Lynn Canyon Suspension Bridge (FREE)
You can’t leave Vancouver without seeing one of the suspension bridges. There are two options, one paid and one free. Capilano Suspension Bridge Park, costs $53.95 but also offers a new Cliffwalk attraction and Treetops Adventure featuring smaller bridges higher up in the trees. Your other, budget-friendly option would be to visit Lynn Canyon Park and hiking a free trail to find a suspension bridge 50 meters high that crosses raging waters and waterfalls. Aside from the bridge, Lynn Canyon is packed with trails and breathtaking scenery that won’t cost you a dollar to enjoy. Get more info on the trail on their website.
Where to Get the Best Souvenirs in Vancouver
You’re going to come across a lot of the same exact products in different souvenir shops at different prices. I found the most affordable prices for popular t-shirt designs, bottles of maple syrup, magnets and other common items to be Gastown and Chinatown. If you’re looking for something more unique, check out the booths within the Granville Island Public Market or the Lonsdale Quay Market where local artisans showcase and sell their handmade products.

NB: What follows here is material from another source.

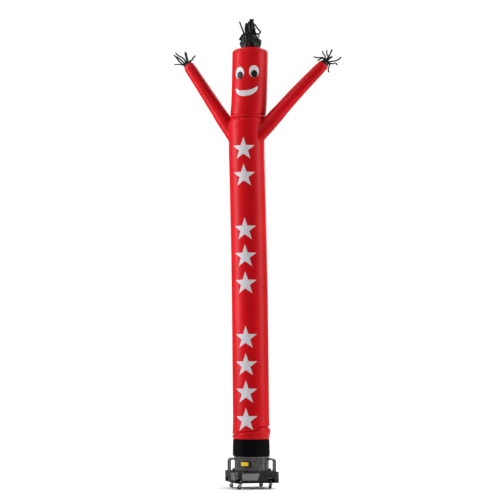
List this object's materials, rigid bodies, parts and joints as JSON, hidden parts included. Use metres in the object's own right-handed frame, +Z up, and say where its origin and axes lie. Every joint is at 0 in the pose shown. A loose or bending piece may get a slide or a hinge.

Surprisingly, I actually found a ton of budget-friendly souvenirs at the duty free stores within the Vancouver International Airport. Usually, airport souvenirs are incredibly marked up for last-minute impulse buyers, but not YVR! T-Shirts and hoodies can be found for $12-$30, and the alcohol prices can’t be beat. Especially since the city has such a high sales tax, shopping duty free can actually save you a ton of money!
ALSO READ: 11 Best Tips for Traveling on a Budget
Overall, my mom and I went into this trip not really knowing what to expect from Vancouver. In reality, there’s a little bit of everything— nature hikes, urban scenery, beaches, gardens, and a ton of really friendly people. You’re bound to find an adventure that’s right up your alley.